![]()
|
|||||||
У МЕНЯ РУКИ ЕСТЬ…»«У МЕНЯ РУКИ ЕСТЬ…»
Через некоторое время снова вызвали в штаб дивизии: у вас уже опыт есть, пойдете во вновь создаваемую 51-ю штрафную роту. Что тут поделаешь, придется… Дело, вроде, привычное, но на этот раз контингент другой – воры ростовские, астраханские, одесские. Здоровые мужики лет по тридцать и старше. Все синие от тюремных наколок. Ну прямо картинные галереи: «перстни» на пальцах, кресты на всю спину… У одного, стыдно сказать, даже на том самом месте похабная картина наколота. О прошлой жизни вчерашние зэки говорили без стеснения. Один (культурный такой), назначенный в санитары к Искандярову, сразу сказал: «Я медвежатником был, замки у сейфов ломал». И сразу же последовало чисто деловое предложение: «Ты, лейтенант, меня отпусти, а через три дня я твоих родителей озолочу». Воры, что тут еще скажешь. В числе штрафников было даже два интеллигента: инженер, который вовремя не успел в своем городе водопровод починить, и начальник одной их исправительных колоний (странно, что его еще в поезде не зарезали). У инженера, когда он задремал на солнцепеке, ростовский вор по фамилии Бондаренко снял с руки часы и принес их Искандярову: – Лейтенант, мы видели, у тебя часов нет. Бери вот, носи. – Да ты что, сдурел, отнеси их обратно! – Хоть убей, обратно не понесу. И этот случай был далеко не последним. Другой штрафник-санитар принес Искандярову белый врачебный халат, стетоскоп и новые валенки. Бери, мол, лейтенант, по случаю достались. А он оказывается, их в медсанбате спёр. Когда по этому поводу в роту позвонили, Хайдар не сдержался, схватил один из подаренных валенков и начал охаживать «дарителя» по чему попало: – Ты, скотина, ты что мне принес?! Неси немедленно все обратно. – Слышь, лейтенант, ты хоть меня убей, хоть расстреляй, но обратно я ничего не понесу. Я – вор, это мне в падлу.

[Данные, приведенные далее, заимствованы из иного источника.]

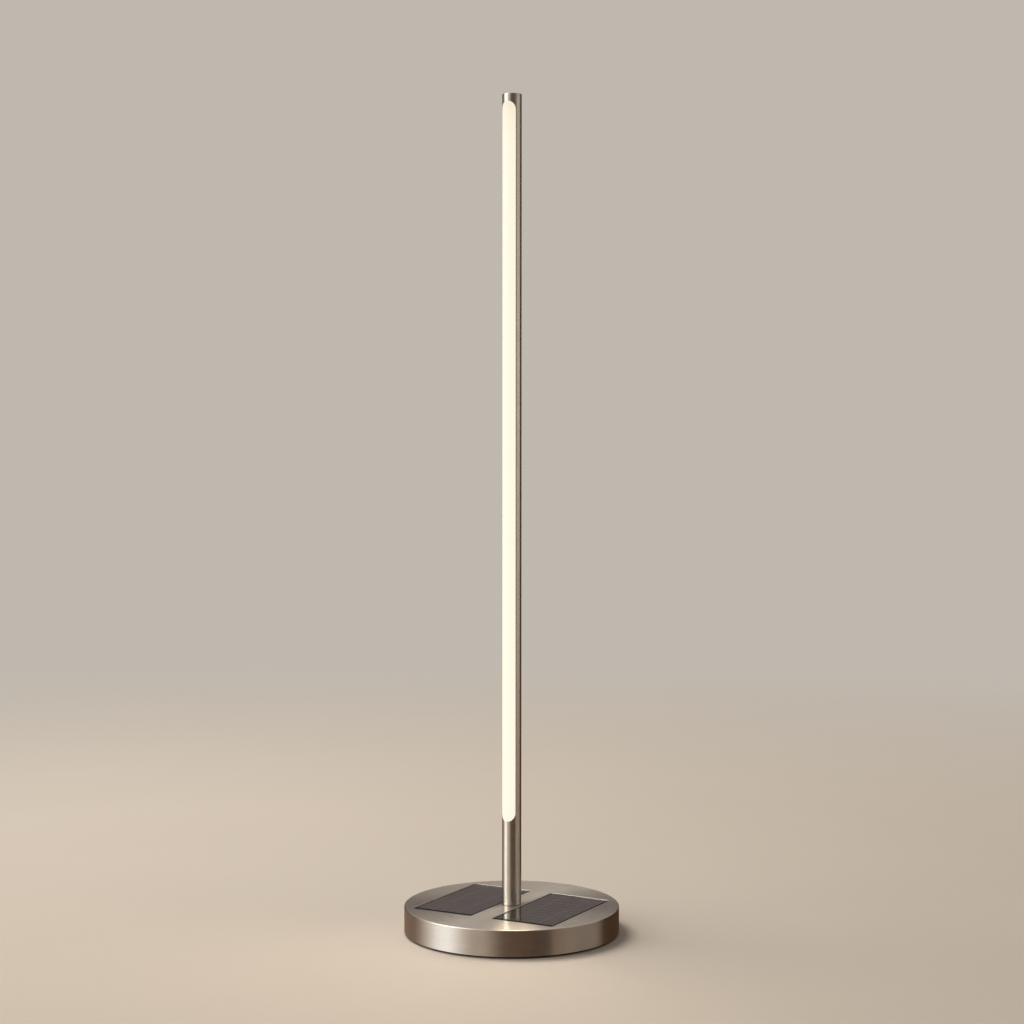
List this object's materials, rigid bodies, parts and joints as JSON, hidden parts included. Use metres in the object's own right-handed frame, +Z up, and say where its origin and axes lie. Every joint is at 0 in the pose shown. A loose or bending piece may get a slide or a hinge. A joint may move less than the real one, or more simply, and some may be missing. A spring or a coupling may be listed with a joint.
{
  "type": "floor lamp",
  "caption": "Slim outdoor floor lamp: a brushed steel tube with a long glowing slot on a round weighted base with flush solar panels.",
  "frame": {"origin": "on the pole's axis, at the ground under the foot ring", "axes": "+Z up along the pole, -Y the way the lit slot faces, +X to the right seen from the front"},
  "size_m": [0.3, 0.3, 1.1635],
  "materials": {
    "brushed_base": "fine straight brushing, satin",
    "brushed_pole": "fine lengthwise brushing, satin",
    "zinc_steel": "zinc plated",
    "turned_steel": "turned",
    "spring_steel": "bright nickel plated",
    "ballast_iron": "as cast, oiled",
    "floor_paint": "black powder coat, fine texture",
    "foot_rubber": "matt",
    "seal_rubber": "matt",
    "opal_plastic": "opal, satin, lit warm white from inside",
    "carrier_aluminium": "extruded, clear anodised",
    "white_board": "white solder mask",
    "light_chip": "phosphor window in a white case",
    "panel_glass": "clear tempered glass",
    "solar_cell": "dark cells with fine silver lines",
    "cell_sheet": "black backing sheet",
    "black_plastic": "moulded, fine spark texture",
    "white_plastic": "moulded, natural white",
    "green_board": "green solder mask",
    "battery_wrap": "shrink sleeve",
    "button_plastic": "satin",
    "lead_jacket": "soft jacket, satin"
  },
  "bodies": {
    "lamp": {"base_cover": "brushed_base", "cover_posts": "zinc_steel", "floor_plate": "floor_paint", "floor_screws": "zinc_steel", "foot_ring": "foot_rubber", "ballast_plate": "ballast_iron", "ballast_screws": "zinc_steel", "stem_bridge": "zinc_steel", "bridge_screws": "zinc_steel", "stem": "zinc_steel", "stem_washer": "zinc_steel", "stem_nut": "zinc_steel", "pole_plug": "turned_steel", "pole_seal": "seal_rubber", "pole_tube": "brushed_pole", "top_cap": "brushed_pole", "cap_seal": "seal_rubber", "light_tube": "opal_plastic", "slot_lens": "opal_plastic", "led_carrier": "carrier_aluminium", "led_strip": "white_board", "led_chips": "light_chip", "panel_glass_left": "panel_glass", "panel_glass_right": "panel_glass", "solar_cells_left": "solar_cell", "solar_cells_right": "solar_cell", "cell_board_left": "cell_sheet", "cell_board_right": "cell_sheet", "panel_tray_left": "black_plastic", "panel_tray_right": "black_plastic", "panel_nuts": "zinc_steel", "board_posts": "zinc_steel", "controller_board": "green_board", "board_screws": "zinc_steel", "board_connectors": "white_plastic", "board_parts": "black_plastic", "battery_holder": "black_plastic", "battery_cells": "battery_wrap", "battery_contacts": "spring_steel", "battery_door": "floor_paint", "door_screws": "zinc_steel", "switch_body": "black_plastic", "switch_terminals": "white_plastic", "switch_seal": "seal_rubber", "switch_nut": "zinc_steel", "return_spring": "spring_steel", "light_lead": "lead_jacket", "battery_lead": "lead_jacket", "panel_lead_left": "lead_jacket", "panel_lead_right": "lead_jacket", "switch_lead": "lead_jacket"},
    "button": {"power_button": "button_plastic"}
  },
  "joints": [
    {"name": "button_press", "type": "slide", "parent": "lamp", "child": "button", "axis": [0, 0, 1], "range_m": [0, 0.002], "stiffness_N_per_m": 400, "springref_m": -0.004, "deforming": ["return_spring"]}
  ]
}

А расстреливали, надо сказать, в штрафной роте безо всяких. Офицер из особого отдела – «особняк», надзиравший за штрафниками, имел здесь полную власть. К примеру, один из солдат отказался идти на пост. Его уговаривать начали, а он ни в какую: «Не пойду и всё тут!» День с ним валандались, два… а на третий построили роту, вышел вперед ротный с «особняком», зачитали приказ о приговоре к высшей мере, потом скомандовали: такой-то, выйти из строя. С того сразу же весь блатной гонор слетел, завизжал «Нет, нет, я больше не буду, не расстреливайте!!!» И упирается… Ротный дело своё туго знал, назвал по фамилиям двух таких же «отказников». – Вывести осужденного из строя. Те намек поняли: сегодня его, завтра их. Потащили,.. а невдалеке уже могила выкопана… Долго ротный с «особняком» спорили – кому из них провинившегося в расход вывести. Спор выиграл ротный. Еще один попал под суд за самострел – руку через шапку, набитую землей, прострелил. Никто его не арестовывал, просто перед построением поставили отдельно. «Особняк» зачитал приговор, без лишних слов вынул из кобуры ТТ и влепил тому пулю в затылок. В упор. А наутро позвонил в дивизию и доложил: «Батя, я тут одного шлепнул». Вообще зэки, они везде зэки. На передовой умудрялись мастерить из каких-то железок ножи. И рукояти не простые, а наборные, в три цвета – белый, черный и серый. Из чего?!! Кто его знает. Вскоре, в 44-м году, началось наступление. Штрафников, как водится, погнали в самую мясорубку. Всех прелестей этих боев Искандяров не видел, находился чуть позади. Но вот навсегда в память врезалось, как к нему принесли того самого ростовского вора Бондаренко. Нога выше колена оторвана, кость торчит, лохмотья кровавого мяса висят… А он счастливый, улыбается, во всё горло блатную песню орет. Уж не тронулся ли умом от боли. – Ты что, сдурел?!! У тебя же ноги нет. А тот оскалился золотыми фиксами: – Эх, лейтенант, что ты понимаешь? Ноги нет, зато руки остались. Я же вор, мне ноги ни к чему.